TASK OBJECTIVE: Reproduce the following material exactly, including every line.
## begin PROVIDED DATA
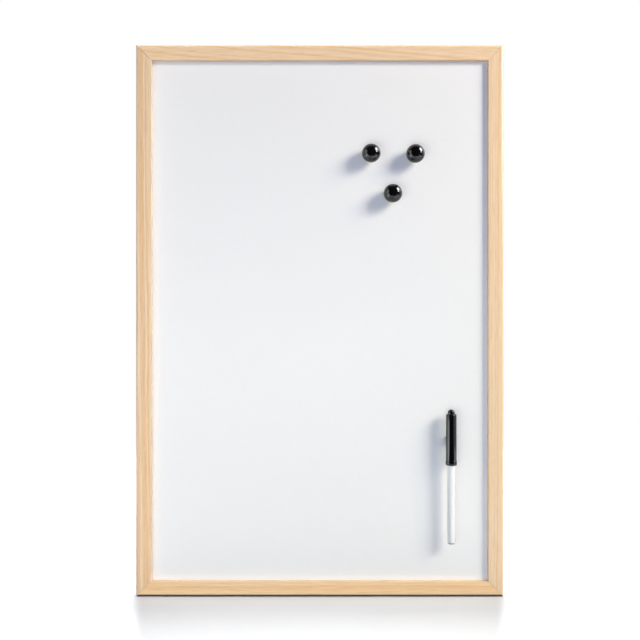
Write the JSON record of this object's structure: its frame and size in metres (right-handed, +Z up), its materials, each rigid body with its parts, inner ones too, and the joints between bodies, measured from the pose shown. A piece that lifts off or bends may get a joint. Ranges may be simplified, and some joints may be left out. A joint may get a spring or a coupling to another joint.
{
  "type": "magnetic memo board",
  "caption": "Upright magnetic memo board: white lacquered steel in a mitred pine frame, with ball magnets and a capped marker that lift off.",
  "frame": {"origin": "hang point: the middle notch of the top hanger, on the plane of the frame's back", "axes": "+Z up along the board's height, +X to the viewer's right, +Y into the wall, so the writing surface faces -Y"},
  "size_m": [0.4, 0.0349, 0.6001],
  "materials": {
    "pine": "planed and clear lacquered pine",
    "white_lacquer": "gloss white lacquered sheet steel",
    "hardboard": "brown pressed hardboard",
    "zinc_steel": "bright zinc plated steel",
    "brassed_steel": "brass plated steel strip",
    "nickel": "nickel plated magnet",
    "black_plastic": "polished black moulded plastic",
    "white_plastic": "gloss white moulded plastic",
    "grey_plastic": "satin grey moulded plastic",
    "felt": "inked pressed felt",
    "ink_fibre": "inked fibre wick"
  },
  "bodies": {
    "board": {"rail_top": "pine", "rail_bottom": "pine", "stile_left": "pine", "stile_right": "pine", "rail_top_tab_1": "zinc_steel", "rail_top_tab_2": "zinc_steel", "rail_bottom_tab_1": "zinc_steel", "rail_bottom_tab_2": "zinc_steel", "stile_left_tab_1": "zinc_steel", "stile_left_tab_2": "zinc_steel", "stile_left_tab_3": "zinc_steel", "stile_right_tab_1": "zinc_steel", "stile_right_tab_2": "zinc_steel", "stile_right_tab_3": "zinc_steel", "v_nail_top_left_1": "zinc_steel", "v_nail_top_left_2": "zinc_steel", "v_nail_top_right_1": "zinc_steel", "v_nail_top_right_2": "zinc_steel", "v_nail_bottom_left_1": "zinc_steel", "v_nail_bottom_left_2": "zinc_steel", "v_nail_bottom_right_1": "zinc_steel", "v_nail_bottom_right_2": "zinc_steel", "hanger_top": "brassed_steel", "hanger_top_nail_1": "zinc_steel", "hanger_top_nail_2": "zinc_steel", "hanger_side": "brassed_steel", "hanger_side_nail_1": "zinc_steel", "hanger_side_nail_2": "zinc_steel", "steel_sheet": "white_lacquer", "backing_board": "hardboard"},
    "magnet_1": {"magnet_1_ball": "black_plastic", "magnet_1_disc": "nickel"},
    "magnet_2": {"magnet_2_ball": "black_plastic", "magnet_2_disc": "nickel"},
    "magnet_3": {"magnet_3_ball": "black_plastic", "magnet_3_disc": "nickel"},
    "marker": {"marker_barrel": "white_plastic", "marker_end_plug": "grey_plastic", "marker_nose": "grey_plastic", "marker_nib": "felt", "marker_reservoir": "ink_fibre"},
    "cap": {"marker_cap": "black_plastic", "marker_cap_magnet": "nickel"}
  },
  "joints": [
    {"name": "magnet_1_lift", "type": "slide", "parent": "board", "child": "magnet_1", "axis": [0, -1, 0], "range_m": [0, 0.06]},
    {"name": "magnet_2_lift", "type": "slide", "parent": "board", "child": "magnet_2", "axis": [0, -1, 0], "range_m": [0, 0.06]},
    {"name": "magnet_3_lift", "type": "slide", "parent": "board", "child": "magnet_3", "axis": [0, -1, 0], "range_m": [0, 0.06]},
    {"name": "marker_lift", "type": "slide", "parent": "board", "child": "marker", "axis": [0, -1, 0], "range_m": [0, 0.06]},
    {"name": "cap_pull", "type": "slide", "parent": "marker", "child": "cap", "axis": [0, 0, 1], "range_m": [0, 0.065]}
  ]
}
## end PROVIDED DATA
THE OUTPUT:
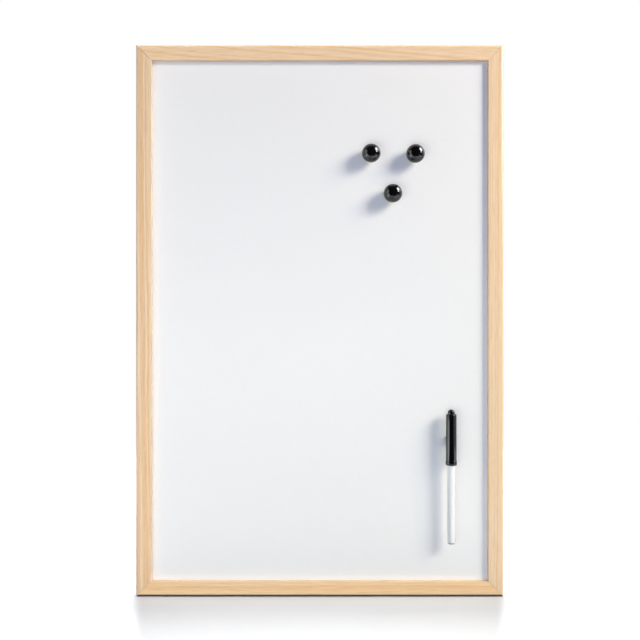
Write the JSON record of this object's structure: its frame and size in metres (right-handed, +Z up), its materials, each rigid body with its parts, inner ones too, and the joints between bodies, measured from the pose shown. A piece that lifts off or bends may get a joint. Ranges may be simplified, and some joints may be left out. A joint may get a spring or a coupling to another joint.
{
  "type": "magnetic memo board",
  "caption": "Upright magnetic memo board: white lacquered steel in a mitred pine frame, with ball magnets and a capped marker that lift off.",
  "frame": {"origin": "hang point: the middle notch of the top hanger, on the plane of the frame's back", "axes": "+Z up along the board's height, +X to the viewer's right, +Y into the wall, so the writing surface faces -Y"},
  "size_m": [0.4, 0.0349, 0.6001],
  "materials": {
    "pine": "planed and clear lacquered pine",
    "white_lacquer": "gloss white lacquered sheet steel",
    "hardboard": "brown pressed hardboard",
    "zinc_steel": "bright zinc plated steel",
    "brassed_steel": "brass plated steel strip",
    "nickel": "nickel plated magnet",
    "black_plastic": "polished black moulded plastic",
    "white_plastic": "gloss white moulded plastic",
    "grey_plastic": "satin grey moulded plastic",
    "felt": "inked pressed felt",
    "ink_fibre": "inked fibre wick"
  },
  "bodies": {
    "board": {"rail_top": "pine", "rail_bottom": "pine", "stile_left": "pine", "stile_right": "pine", "rail_top_tab_1": "zinc_steel", "rail_top_tab_2": "zinc_steel", "rail_bottom_tab_1": "zinc_steel", "rail_bottom_tab_2": "zinc_steel", "stile_left_tab_1": "zinc_steel", "stile_left_tab_2": "zinc_steel", "stile_left_tab_3": "zinc_steel", "stile_right_tab_1": "zinc_steel", "stile_right_tab_2": "zinc_steel", "stile_right_tab_3": "zinc_steel", "v_nail_top_left_1": "zinc_steel", "v_nail_top_left_2": "zinc_steel", "v_nail_top_right_1": "zinc_steel", "v_nail_top_right_2": "zinc_steel", "v_nail_bottom_left_1": "zinc_steel", "v_nail_bottom_left_2": "zinc_steel", "v_nail_bottom_right_1": "zinc_steel", "v_nail_bottom_right_2": "zinc_steel", "hanger_top": "brassed_steel", "hanger_top_nail_1": "zinc_steel", "hanger_top_nail_2": "zinc_steel", "hanger_side": "brassed_steel", "hanger_side_nail_1": "zinc_steel", "hanger_side_nail_2": "zinc_steel", "steel_sheet": "white_lacquer", "backing_board": "hardboard"},
    "magnet_1": {"magnet_1_ball": "black_plastic", "magnet_1_disc": "nickel"},
    "magnet_2": {"magnet_2_ball": "black_plastic", "magnet_2_disc": "nickel"},
    "magnet_3": {"magnet_3_ball": "black_plastic", "magnet_3_disc": "nickel"},
    "marker": {"marker_barrel": "white_plastic", "marker_end_plug": "grey_plastic", "marker_nose": "grey_plastic", "marker_nib": "felt", "marker_reservoir": "ink_fibre"},
    "cap": {"marker_cap": "black_plastic", "marker_cap_magnet": "nickel"}
  },
  "joints": [
    {"name": "magnet_1_lift", "type": "slide", "parent": "board", "child": "magnet_1", "axis": [0, -1, 0], "range_m": [0, 0.06]},
    {"name": "magnet_2_lift", "type": "slide", "parent": "board", "child": "magnet_2", "axis": [0, -1, 0], "range_m": [0, 0.06]},
    {"name": "magnet_3_lift", "type": "slide", "parent": "board", "child": "magnet_3", "axis": [0, -1, 0], "range_m": [0, 0.06]},
    {"name": "marker_lift", "type": "slide", "parent": "board", "child": "marker", "axis": [0, -1, 0], "range_m": [0, 0.06]},
    {"name": "cap_pull", "type": "slide", "parent": "marker", "child": "cap", "axis": [0, 0, 1], "range_m": [0, 0.065]}
  ]
}